The simple fix: a clear, written production list available before the first person starts their shift. This isn’t just an operational tool - it’s a sign of respect for your team’s time and a signal that the business is well-run.
2. Build predictable schedules
The food production industry has a poor reputation for unpredictable hours, last-minute shift changes, and short notice. If you can offer more predictability than your competitors - consistent start times, advance scheduling, reliable finish times - you become a significantly more attractive employer.
This doesn’t mean inflexibility. It means treating schedule changes as exceptional events that require notice and appreciation, not the norm. If a team member can reliably plan their life around their work schedule, they’re far more likely to stay.
3. Give ownership, not just tasks
Skilled bakers want to use their skills. A team member who has been making your chocolate sponge for two years and executes it perfectly should own that product - meaning they have input on the process, they train newer staff on it, and they get credit when a customer compliments it.
Product ownership costs you nothing and gives experienced staff a reason to care beyond showing up. It also builds resilience into your operation: when knowledge of a product is shared, you’re not dependent on one person.
4. Invest in the right tools
A team that is constantly making do - with inadequate equipment, unreliable systems, or manually created lists that are often out of date - will eventually get tired of it. The feeling that the business isn’t investing in making their job easier is a slow-burn demotivator.
This doesn’t require large capital expenditure. Often the most impactful investments are the small ones: a calibrated oven thermometer, a proper production list system, a clear labelling process for allergy items. Things that show you’ve thought about the team’s working conditions and acted on it.
5. Pay fairly and recognise performance
The National Living Wage in the UK increased again in 2025. Bakers who have been in a role for a while and are performing well should be earning above the minimum - both because it’s fair and because it’s the clearest signal that their contribution is valued.
Beyond pay, regular verbal recognition costs nothing. Acknowledging a team member when they handle a difficult day well, when a customer leaves a great review, or when they train a new colleague effectively makes a real difference to how people feel about their work.
The compound effect
None of these things individually will transform staff retention overnight. But together, consistently applied, they create a culture where people want to stay. The bakeries with the longest-tenured teams tend to do all five of these things - not perfectly, but persistently.

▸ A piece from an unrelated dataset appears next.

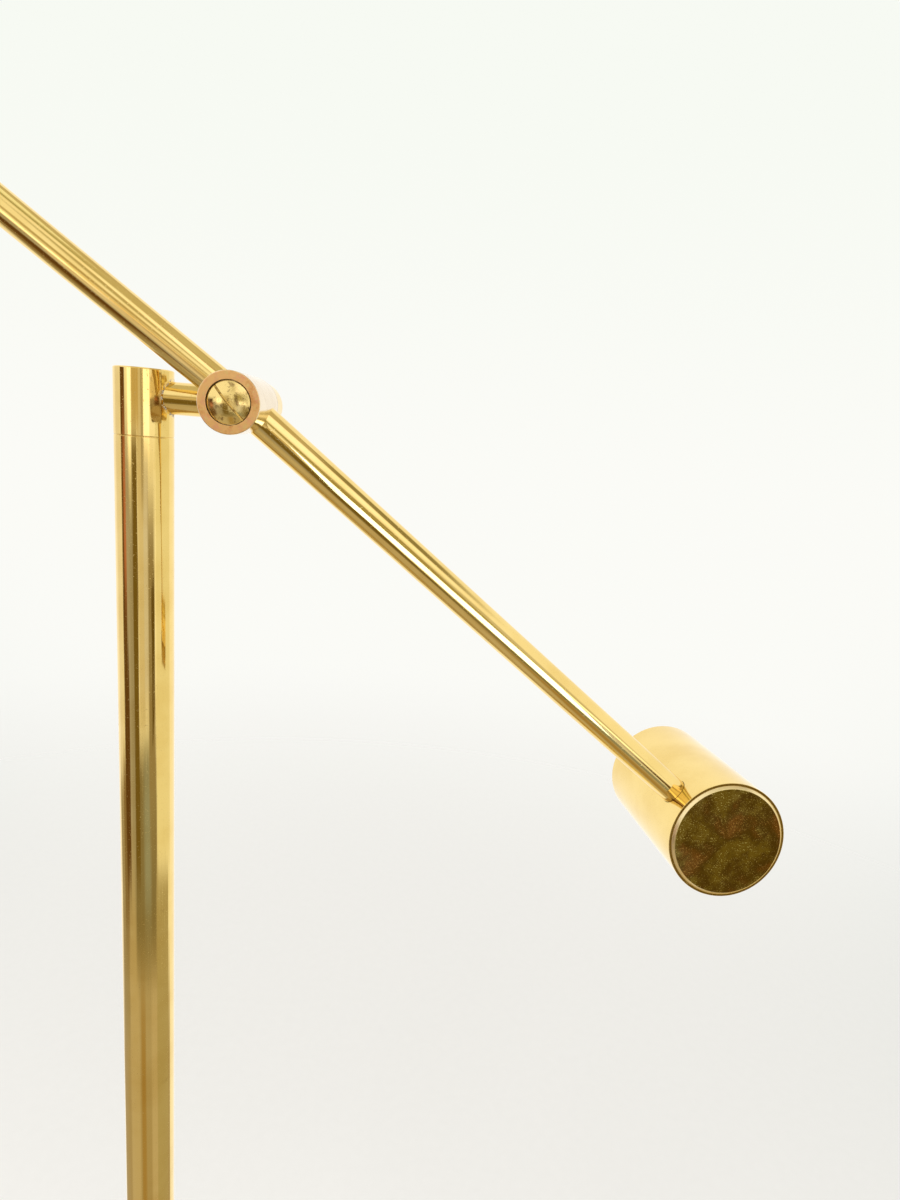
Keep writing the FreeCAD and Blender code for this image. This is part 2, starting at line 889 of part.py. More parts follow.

And when your team is stable, experienced, and working well, the quality of your product is more consistent, your customers feel it, and your business grows on the strength of it.
Start here
Ask your team what would make their morning easier. Listen to the answer. The most common response in bakeries is some version of “knowing what we’re making before we arrive.” That’s a solvable problem - and solving it often has a clear impact on morale.